Zucchini Lasagna with Cashew Cheese

Prep Time

1 hour

Cooking Time

1 hour 10 minutes


6-8 servings


Basil Cashew Cheese-

1 c unsalted cashews
1/2 c unsweetened almond milk
1/4 c fresh basil
2 cloves garlic
1/2 t sea salt

Artichoke Tomato Sauce-

1 T olive oil
1 onion, diced
2 garlic cloves, minced
14.5 oz can unsalted diced tomatoes
8 oz can unsalted tomato sauce
1 c chopped marinated artichoke hearts
1/4 c fresh basil
red pepper flakes, to taste
sea salt and pepper

Zucchini Lasagna-

6 medium zucchinis
fresh basil
olive oil


Basil Cashew Cheese-

Soak the cashews in a bowl of water for 30 minutes. Drain and rinse.
Add all ingredients to food processor or blender and process til smooth.

Artichoke Tomato Sauce-

Heat oil in a medium skillet. Add diced onions and cook for 3-4 minutes.
Add garlic and cook for 30 minutes, stirring frequently.
Add diced tomatoes, tomato sauce, artichokes and basil leaves.
Add red pepper flakes, salt and pepper.
Bring to a boil and simmer on medium low for 10 minutes.

Zucchini Lasagna-

Preheat oven to 375.
Slice each zucchini into 1/8" thick slices and salt heavily.

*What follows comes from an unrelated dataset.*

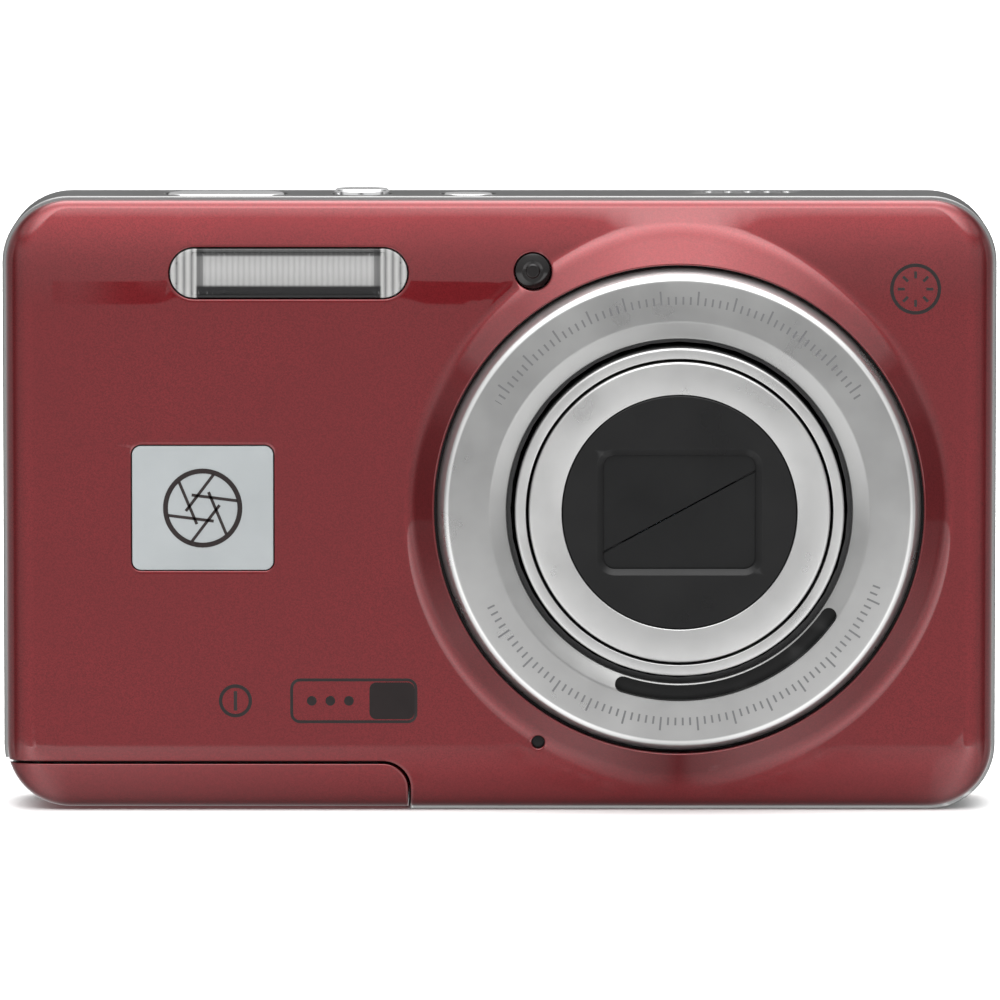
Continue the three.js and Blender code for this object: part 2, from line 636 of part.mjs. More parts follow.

Set aside to drain water and get as much out as possible.
Spread a few tablespoons of sauce on the bottom of a casserole dish.
Layer zucchini slices side by side on sauce. Top the slices with the rest of the sauce and add cheese.
Garnish with basil and olive oil.
Bake, covered, for 30 minutes and then bake, uncovered, for 20-25 minutes
Let lasagna sit for 15 minutes before cutting.